Court Certifies Class in BB&T Self-Dealing Lawsuit

The case is a consolidation of two lawsuits alleging BB&T breached ERISA by favoring its own proprietary investment options and recordkeeping services in its retirement plans at the expense of performance.

A federal district judge has granted class certification in a consolidated complaint in which participants in BB&T Corporation retirement plans accuse the company of breaching the Employee Retirement Income Security Act (ERISA) by favoring its own proprietary investment options and recordkeeping services at the expense of performance.

The case, now dubbed Sims v. BB&T Corporation, is a consolidation of two lawsuits filed—Bowers v. BB&T Corporation in 2015 and Smith v. BB&T Corporation in 2016. According to the text of the Smith complaint, favoring its own proprietary investments options and recordkeeping services allowed BB&T and its subsidiaries to collect millions of dollars in revenues, “in an amount that greatly exceeded the value of the services to the plan, thereby enriching BB&T at the expense of plan participants.”

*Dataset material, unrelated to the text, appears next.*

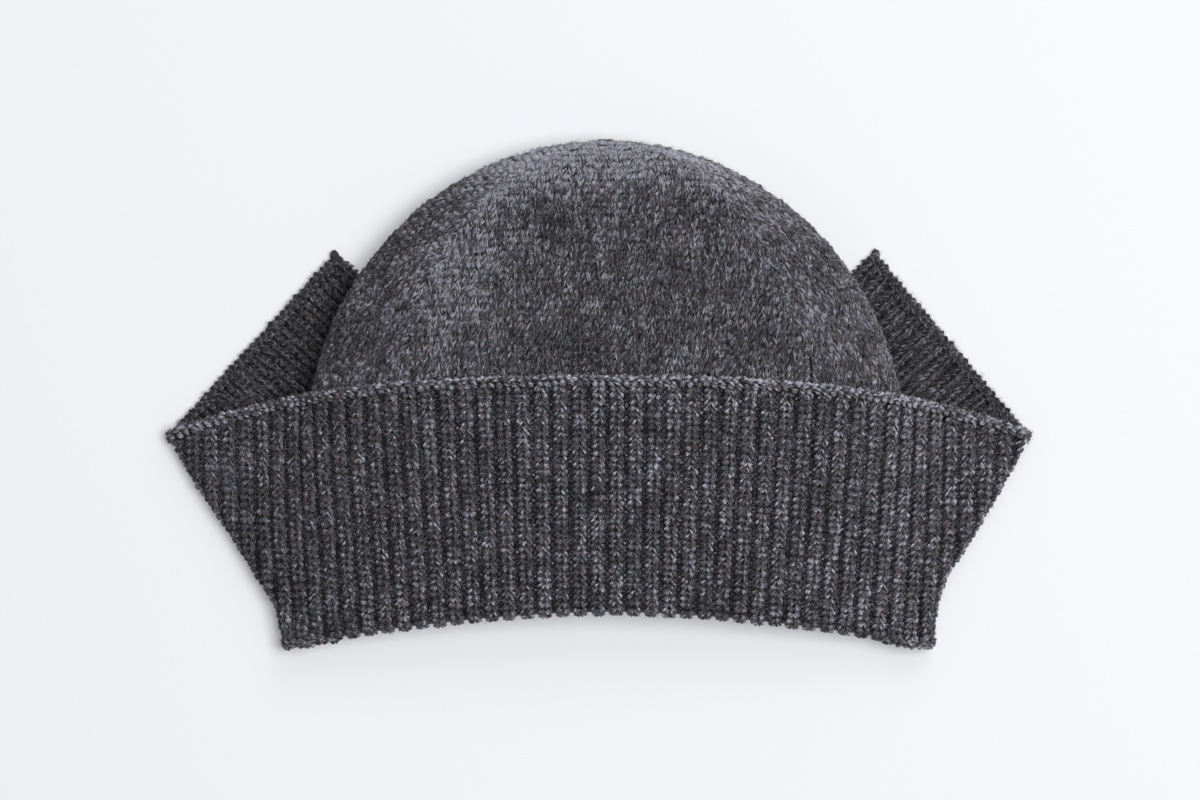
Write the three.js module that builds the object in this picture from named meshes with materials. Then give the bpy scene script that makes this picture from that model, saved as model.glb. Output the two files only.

U.S. District Judge Catherine C. Eagles of the U.S. District Court for the Middle District of North Carolina certified a class of all current and former participants and beneficiaries of the [plans] from January 1, 2007, through the date of judgment, who were injured by the conduct alleged in the compliant, excluding the defendants. She did so after first rejecting arguments that the class did not meet commonality and typicality requirements.

The BB&T defendants argue that commonality is defeated because of intra-class conflicts, specifically that the actions alleged in Counts I and IV of the complaint would have harmed or benefited the plan participants depending on an the participant’s investment strategy. But, Eagles said this does not create a conflict. “The class as proposed requires that the actions alleged in the complaint injure a plan participant. At most, the defendants claim that certain of the proposed class members were not injured, but benefited from, investment in the alleged imprudent funds. The class would include these plan participants only if they were injured by the other breaches alleged in the complaint,” Eagles wrote in her opinion.

In addition, BB&T defendants claim that the participants who benefited by investing in the alleged imprudent funds will be “harmed” if the plaintiffs prevail on these allegations, and that this creates a conflict. Eagles found they have not provided any explanation of how a class member could possibly be harmed if damages were recovered on behalf of the plan. “There is no requirement that plan participants forfeit investment gains acquired as a result of a breach of fiduciary duty, and the defendants have cited no case for the proposition that a class member who profited from investing in a particular fund would be forced to pay money back to the plan if the plan’s inclusion of that fund violated the plan’s fiduciary duties,” she wrote.

BB&T defendants also argue that the lack of an established methodology for determining individual class members’ injuries defeats commonality. Eagles said this argument misunderstands the nature of the suit. The plaintiffs filed suit on the plan’s behalf alleging that the defendants’ conduct harmed the plan as a whole and seeking recovery on the plan’s behalf; they assert no claims based on individual losses.

As for the typicality requirement, the defendants contend that the named plaintiffs’ claims are not typical of the class because they have not invested in all of the funds alleged to be imprudent in the complaint. But, Eagles noted the plaintiffs’ theories of liability in the case rest on the defendants’ flawed process for selecting, administering, and monitoring all of the plan investments, not just a few specific funds. “When the theories of liability are the same, a plaintiff may represent the class even if he or she did not hold all of the contested funds or investments or did not enter into all of the contested agreements,” she wrote.